Amends Rule XXIII (Code of Official Conduct) to require a Member, Delegate, or Resident Commissioner (Member) requesting a congressional earmark, within 24 hours of making such request, to: (1) submit the amount requested, the project name, a project description of its subject matter, and the name of the earmark's recipient to the Clerk for posting on the Clerk's website; (2) provide a written statement to the chairman and ranking minority member of the committee of jurisdiction certifying whether the Member or the Member's spouse has any financial interest in it; and (3) provide an accompanying letter of support from a supporting public entity if such earmark is for a non-public entity.
Amends Rule II (Other Officers and Officials) to require the Clerk's website to include an up-to-date list of all such requests under a heading entitled "Member Spending Requests."
Amends Rule XXI (Restrictions on Certain Bills) to make it out of order to consider any legislation if a committee report or the joint explanatory statement of the managers accompanying a conference report contains any congressional earmark.
Prohibits a conference report from including a modification of any congressional earmark or limited tax or tariff benefit committed to the conference committee by either or both chambers if that modification is beyond the scope of that specific matter as committed to such committee.
Provides for consideration of a point of order against a conference report that contains a violation of this prohibition.
Makes it out of order to consider legislation containing an earmark for an entity named after a sitting Member or Senator.
Amends the Congressional Budget and Impoundment Control Act of 1974 to authorize the President to propose the repeal of any congressional earmark or the cancellation of any limited tariff or targeted tax benefit.

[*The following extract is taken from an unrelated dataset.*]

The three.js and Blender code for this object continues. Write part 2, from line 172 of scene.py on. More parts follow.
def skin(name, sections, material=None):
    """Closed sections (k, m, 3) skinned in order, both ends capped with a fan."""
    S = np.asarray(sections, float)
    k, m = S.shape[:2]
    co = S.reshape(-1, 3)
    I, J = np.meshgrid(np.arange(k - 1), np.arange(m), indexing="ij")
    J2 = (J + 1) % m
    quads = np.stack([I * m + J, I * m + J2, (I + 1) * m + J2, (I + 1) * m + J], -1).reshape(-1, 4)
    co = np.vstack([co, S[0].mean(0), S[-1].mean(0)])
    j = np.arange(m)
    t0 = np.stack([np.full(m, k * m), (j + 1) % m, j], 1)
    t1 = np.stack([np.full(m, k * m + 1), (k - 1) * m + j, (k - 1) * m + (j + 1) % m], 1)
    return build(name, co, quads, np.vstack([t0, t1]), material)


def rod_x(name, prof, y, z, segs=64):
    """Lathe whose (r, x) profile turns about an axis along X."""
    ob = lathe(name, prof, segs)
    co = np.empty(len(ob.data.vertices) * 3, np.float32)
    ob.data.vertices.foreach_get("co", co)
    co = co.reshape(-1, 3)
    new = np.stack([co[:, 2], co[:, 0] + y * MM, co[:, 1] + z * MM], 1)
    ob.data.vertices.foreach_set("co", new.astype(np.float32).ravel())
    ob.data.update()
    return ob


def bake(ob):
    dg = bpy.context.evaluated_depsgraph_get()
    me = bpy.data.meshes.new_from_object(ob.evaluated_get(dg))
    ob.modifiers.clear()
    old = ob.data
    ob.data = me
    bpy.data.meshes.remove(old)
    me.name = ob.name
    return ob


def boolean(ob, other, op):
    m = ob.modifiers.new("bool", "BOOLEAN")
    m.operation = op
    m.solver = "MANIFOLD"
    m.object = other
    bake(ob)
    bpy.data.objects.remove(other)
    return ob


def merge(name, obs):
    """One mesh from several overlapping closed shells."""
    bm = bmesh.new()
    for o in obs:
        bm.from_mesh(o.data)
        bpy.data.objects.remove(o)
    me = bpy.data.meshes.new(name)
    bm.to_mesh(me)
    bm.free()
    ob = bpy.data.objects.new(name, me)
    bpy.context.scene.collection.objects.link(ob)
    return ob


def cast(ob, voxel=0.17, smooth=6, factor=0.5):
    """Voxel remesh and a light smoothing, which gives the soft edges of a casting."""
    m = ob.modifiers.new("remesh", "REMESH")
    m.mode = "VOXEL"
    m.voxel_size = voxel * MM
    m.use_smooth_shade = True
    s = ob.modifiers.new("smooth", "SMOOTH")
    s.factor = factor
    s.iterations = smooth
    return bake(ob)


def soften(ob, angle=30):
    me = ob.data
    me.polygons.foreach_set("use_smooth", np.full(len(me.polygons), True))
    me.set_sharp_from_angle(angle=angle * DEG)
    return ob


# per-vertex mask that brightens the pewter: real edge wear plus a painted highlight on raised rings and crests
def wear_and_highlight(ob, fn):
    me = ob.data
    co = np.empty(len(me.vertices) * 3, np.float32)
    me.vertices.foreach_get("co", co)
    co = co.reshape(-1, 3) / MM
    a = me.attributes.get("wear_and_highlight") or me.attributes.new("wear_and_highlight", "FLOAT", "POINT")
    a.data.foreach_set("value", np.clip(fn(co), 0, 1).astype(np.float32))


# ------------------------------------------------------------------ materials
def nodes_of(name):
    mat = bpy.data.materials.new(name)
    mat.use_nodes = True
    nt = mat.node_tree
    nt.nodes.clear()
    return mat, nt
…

Sets forth requirements for the President's transmittal to Congress of a special message regarding a proposed repeal or cancellation.
Dedicates only to deficit reduction or increase of a surplus any earmark or limited tax or tariff benefit repealed or cancelled.
Sets forth procedures for expedited congressional consideration of a proposed rescission.
Authorizes the President, when transmitting a special message to Congress, to direct that any congressional earmark to be repealed in that special message shall not be made available for obligation for a specified period of time after transmittal of the message. Grants similar authority to the President to suspend implementation of a limited tax or tariff benefit proposed for cancellation in a special message to Congress.
Requires the Comptroller General to develop and implement a systematic process to audit and report to Congress annually on programs, projects, and activities funded through earmarks.
Amends the Lobbying Disclosure Act of 1995 to require any nonpublic recipient of federal funds to file a lobbying disclosure report containing the name of any registered lobbyist to whom the recipient paid money to lobby on behalf of such funds, including the amount.
Establishes the Joint Select Committee on Earmark Reform.
Expresses the sense of the Congress on: (1) disclosure of earmarks requested by the President; (2) official visits by earmark-requesting Members to project sites; and (3) hearings by the subcommittees of the House Committee on Appropriations for earmark-requesting Members to testify.